Science is about repeatable results. More specifically, if you can repeat a result than you can use that as a foundation to detect variations in other aspects of the situation. If you know that electricity flows through wires and makes them hot, you can try a million different types of wire until you find a filament that allows you to create a light bulb.
When you build an experimental apparatus in my mad science game, you are not building an experiment. You are building an apparatus that supports repeat experiments - variations that attempt to nail down the precise vagaries in subtly different materials or methods. Obviously, the player doesn't weigh in on each variant. Instead, variants are tried automatically, each variant generating a little more insight into the domain, depending on how well you're monitoring it, to an asymptotic maximum.
Let's say you're just starting out as a mad scientist, so you're doing chemical analysis on common air. Your apparatus lets you burn small things in a contained volume of air, so that you can see how different things burn differently in the same volume of the same air. An inverted glass cup is all you need for this apparatus: light something on fire, then quickly put the cup over it. Wait until the smoldering stops, then lift the cup. Smell the contained atmosphere. Poke through the ashes.
This apparatus can be used extensively - it's quite a durable and straightforward system. However, the amount of insight you'll get is pretty low. Even if you run hundreds of samples, all you're really doing is smelling some air and looking as some ash. To get better insight, you'd need better measurement tools. You might create an attached apparatus for analyzing the ash samples (for alkalinity or something), or you might retrofit the cup to give you more controlled smell access, or you might put a thermometer in there to check exothermic levels, or you might add in a camera to look for tint differences in gaseous emanations...
Now when your scientists run variations, there's more meat to be had and they can generate a lot more insight into the nature of combustion. As you can see, the experiment can be built rather freeform out of just a few basic elements, sometimes mixed into one object, sometimes not:
1) Devices which perform a specific process on varied inputs (sometimes requiring human assistance)
2) Devices which separate and contain the outputs (often requiring human assistance)
3) And the monitoring tools that plug into those devices (often requiring humans to note down the values)
4) And, lastly, support devices to generate whatever generic resources (electricity, heat) is required
These can, in turn, be piped in lots of complex and even recursive ways. For example, you're researching magnets. You might expose a magnet to a high-powered electrical arc, then analyze its field strength, then zap it again, then analyze it again... or you might analyze water, boil it, analyze it again, boil it again...
Now the question is: who cares?
Generating insight is a laudable goal in reality, but in the game world, what does it get you?

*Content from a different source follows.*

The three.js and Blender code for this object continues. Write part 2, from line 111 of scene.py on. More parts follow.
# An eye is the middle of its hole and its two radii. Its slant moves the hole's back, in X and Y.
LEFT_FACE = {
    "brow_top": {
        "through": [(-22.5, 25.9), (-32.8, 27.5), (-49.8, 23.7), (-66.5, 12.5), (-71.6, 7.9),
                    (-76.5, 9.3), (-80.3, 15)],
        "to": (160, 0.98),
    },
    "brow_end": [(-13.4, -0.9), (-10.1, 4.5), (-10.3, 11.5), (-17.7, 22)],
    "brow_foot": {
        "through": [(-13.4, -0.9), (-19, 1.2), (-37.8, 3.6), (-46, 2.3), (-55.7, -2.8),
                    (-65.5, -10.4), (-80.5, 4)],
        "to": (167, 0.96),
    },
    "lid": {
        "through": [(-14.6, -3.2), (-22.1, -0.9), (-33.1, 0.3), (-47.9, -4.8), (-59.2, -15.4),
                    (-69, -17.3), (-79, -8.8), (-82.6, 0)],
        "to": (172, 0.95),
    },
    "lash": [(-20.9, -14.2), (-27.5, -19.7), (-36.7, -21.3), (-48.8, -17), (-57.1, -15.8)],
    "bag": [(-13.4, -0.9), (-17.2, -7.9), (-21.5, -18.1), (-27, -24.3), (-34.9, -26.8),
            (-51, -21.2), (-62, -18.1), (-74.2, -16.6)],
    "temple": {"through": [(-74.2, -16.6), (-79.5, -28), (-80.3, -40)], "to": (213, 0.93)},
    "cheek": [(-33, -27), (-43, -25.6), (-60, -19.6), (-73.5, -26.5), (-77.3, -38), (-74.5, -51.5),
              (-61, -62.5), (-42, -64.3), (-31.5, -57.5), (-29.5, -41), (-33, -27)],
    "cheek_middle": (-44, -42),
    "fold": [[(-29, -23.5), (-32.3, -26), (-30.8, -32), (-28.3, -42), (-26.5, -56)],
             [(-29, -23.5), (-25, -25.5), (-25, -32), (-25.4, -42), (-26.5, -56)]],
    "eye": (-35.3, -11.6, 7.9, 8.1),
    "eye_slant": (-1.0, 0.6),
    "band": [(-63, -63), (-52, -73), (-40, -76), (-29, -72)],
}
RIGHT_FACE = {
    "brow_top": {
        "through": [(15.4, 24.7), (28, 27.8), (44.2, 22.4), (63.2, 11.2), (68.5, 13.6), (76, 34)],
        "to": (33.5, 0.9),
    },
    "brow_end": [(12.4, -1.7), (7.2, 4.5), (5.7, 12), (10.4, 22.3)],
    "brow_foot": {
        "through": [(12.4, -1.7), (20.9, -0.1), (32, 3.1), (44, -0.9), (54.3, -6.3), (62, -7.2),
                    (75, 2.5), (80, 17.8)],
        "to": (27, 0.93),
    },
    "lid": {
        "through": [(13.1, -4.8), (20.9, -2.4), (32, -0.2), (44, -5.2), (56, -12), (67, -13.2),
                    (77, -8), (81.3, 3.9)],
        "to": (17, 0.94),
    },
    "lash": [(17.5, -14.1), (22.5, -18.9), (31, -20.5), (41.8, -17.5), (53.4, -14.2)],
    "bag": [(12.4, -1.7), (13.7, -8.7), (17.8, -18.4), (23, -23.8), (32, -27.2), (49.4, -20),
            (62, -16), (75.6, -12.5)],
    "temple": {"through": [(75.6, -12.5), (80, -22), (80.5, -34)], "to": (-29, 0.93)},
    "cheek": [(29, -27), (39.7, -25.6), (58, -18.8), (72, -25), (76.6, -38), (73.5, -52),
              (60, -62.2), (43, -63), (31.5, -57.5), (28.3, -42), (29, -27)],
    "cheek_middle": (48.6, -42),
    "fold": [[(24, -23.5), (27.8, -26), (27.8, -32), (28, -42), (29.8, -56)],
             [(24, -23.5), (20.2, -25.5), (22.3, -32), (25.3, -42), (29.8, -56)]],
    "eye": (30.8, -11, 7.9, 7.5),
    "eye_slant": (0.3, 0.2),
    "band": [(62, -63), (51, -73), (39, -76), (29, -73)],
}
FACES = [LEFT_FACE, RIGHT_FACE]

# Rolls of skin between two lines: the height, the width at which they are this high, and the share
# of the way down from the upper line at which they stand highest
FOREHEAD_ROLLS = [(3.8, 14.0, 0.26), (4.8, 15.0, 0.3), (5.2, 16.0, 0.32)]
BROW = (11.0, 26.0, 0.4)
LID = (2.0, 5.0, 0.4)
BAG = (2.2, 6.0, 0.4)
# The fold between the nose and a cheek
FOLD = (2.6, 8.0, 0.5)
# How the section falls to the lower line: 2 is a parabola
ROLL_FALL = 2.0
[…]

Well, obviously, it gets you MAD SCIENCE. Once you generate enough insight into various realms of science, you can perform "demonstrations". For example, creating a ray gun. Hypnotizing people en masse. Stopping time. These will get you into the annals of mad science, earning you respect and new resources to use in your experiments. The better your demonstrations, the more of those limited resources you get.
This may seem like a dull goal, but it should be enough. After all, the goal in Kerbal is to land on planets. There's literally no reward for doing so, except that you can plant a flag. The existence of various science journals posting "wanted" ads for various demonstrations is enough to get you to fill them.
There is a question as to how you build demonstrations. To be honest, I think just slapping down a lump sum of insight would be fine. The mechanics of insight need to be carefully worked out: an experiment generates insight, but rather than adding to your insight total, it simply raises your total if it exceeds your total. So you want to have the best experiments you can, rather than running crap experiments a lot. Similarly, having insight on hand lets you use more complex monitoring devices. Spending insight on a demonstration will actually limit your ability to use those complex monitoring devices, which means you probably can't just run that last experiment again to regain the insight you lost...
This is a very simple gating system, but it should allow people to craft experiments not simply to some ideal, but to their particular situation. The potential complexity of experiments also skyrockets dramatically when you start getting into the true mad science areas - unlife, ghosts, time manipulation, weather manipulation, psychic powers... all of them have very different sorts of characteristics which require very different experimental approaches... but it's not really clearly delineated. There is no specific "ghost bottle": the same apparatus elements you might use to test for psychic powers or magic or dimensional flux might be used to look for ghosts. The various elements overlap, and therefore your experiments involve different progressions and mixed from the same base set of items.
Similarly, it's possible to make these elements vary randomly from universe to universe, if you wanted to play a multiverse version where you can travel through dimensions. But that's going a bit too far for the basic design...
The basic design involves applying processes to samples, then moving the samples around. As mentioned, the experiments are about performing the same thing in hundreds of variants - obviously, the player doesn't do it, but the player sets up the in-world scientists to do it, and hits play. Add in monitoring devices and strange magical physics, a respect system based around scientific journals, and a wide variety of scanning devices... and that sounds like a fun game!
Maybe.
I might try making it. There aren't any decent mad science games.